Derailing the Ice Dam: Moisture Management is Key in Colder Climates

Ice dams have plagued roofs in cold-climates for years. When accumulated snow melts and flows down a slanted roof, it remains liquid, insulated under a blanket of snow. When it reaches the eves, it encounters freezing air, and ice accumulates forming a dam. This ice dam impedes the proper drainage of melt water and precipitation from the roof, and may result in leaks, and damage to ceilings, walls, and insulation.

icedam

Weather conditions conducive to ice formation, limited ceiling insulation, and inadequate air leakage control have resulted in formation of ice dams on this home. Control of heat and moisture flows is an ongoing area of research at FPL.

But ice formations aren’t only a threat to the building — the dangers ice can pose to occupants and bystanders are real. In 2010, for example, falling ice killed five and injured 150 people in St. Petersburg, Russia, following a particularly cold winter.

Roof ventilation is the most commonly used strategy for the prevention of ice dams, but researchers aren’t convinced that ventilation is a silver-bullet to halt ice dam formation. A comprehensive review of studies concerning roof ventilation by various research organizations throughout North America was completed by former Forest Products Laboratory (FPL) researcher Anton TenWolde and Bill Rose of the University of Illinois. That review, which was published 13 years ago, still serves as a good guide for how to limit the likelihood or severity of ice damming.

The full article, published in ASHRAE journal, is available here. After a careful evaluation of the selected studies, TenWolde and Rose offer the following conclusions on how homeowners, designers, and builders can help derail the dams:

1. Indoor humidity control should be the primary means to limit moisture accumulation in attics in cold and mixed cli­mates; we recommend attic ventilation as an additional safe-guard. 

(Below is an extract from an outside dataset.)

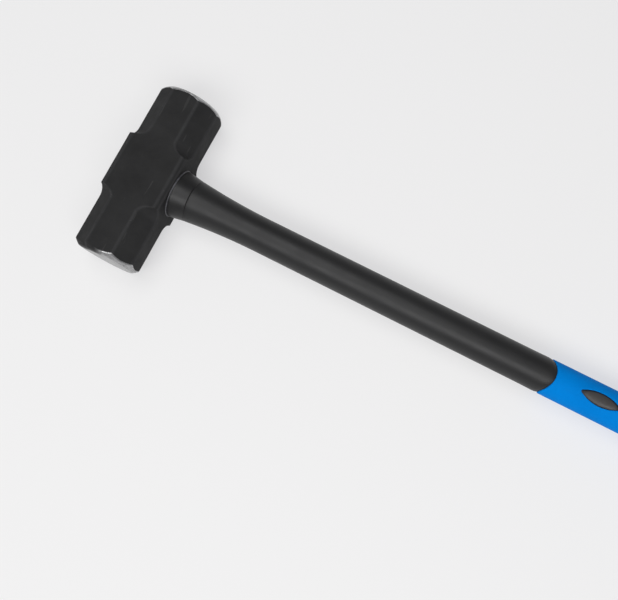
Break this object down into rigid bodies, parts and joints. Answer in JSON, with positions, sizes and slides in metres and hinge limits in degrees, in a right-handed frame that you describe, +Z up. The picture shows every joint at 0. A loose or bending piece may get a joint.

2. To minimize the danger of ice dam formation, heat sources in the attic and warm air leakage into the attic from below should be minimized. The need for venting to avoid icing depends on the climate and the amount of insulation in the ceiling. How­ever, ventilation is necessary in climates with a lot of snow to prevent icing at eaves, regardless of insulation level. 

3. We recommend venting of attics and cathedral ceilings in cold and mixed climates. However, if there are strong rea­sons why attic vents are undesirable, unvented roofs can perform well in cold and mixed climates if measures are taken to control indoor humidity, to minimize heat sources in the attic, and to minimize air leakage into the attic from below. However, ventilation is necessary in climates with a lot of snow to prevent icing. 

4. Ventilation should be treated as a design option in cold, wet coastal climates and hot climates. Current technical infor­mation does not support a universal requirement for ventila­tion of attics or cathedral ceilings in these climates. 

In summary, for each of the most commonly cited claims of benefits offered by attic ventilation (reducing moisture prob­lems, minimizing ice dams, ensuring shingle service life, and reducing cooling load), other strategies have been shown to have a stronger and more direct influence. Consequently, the focus of regulation should be shifted away from attic ventila­tion. The performance consequences of other design and con­struction decisions should be given increased consideration.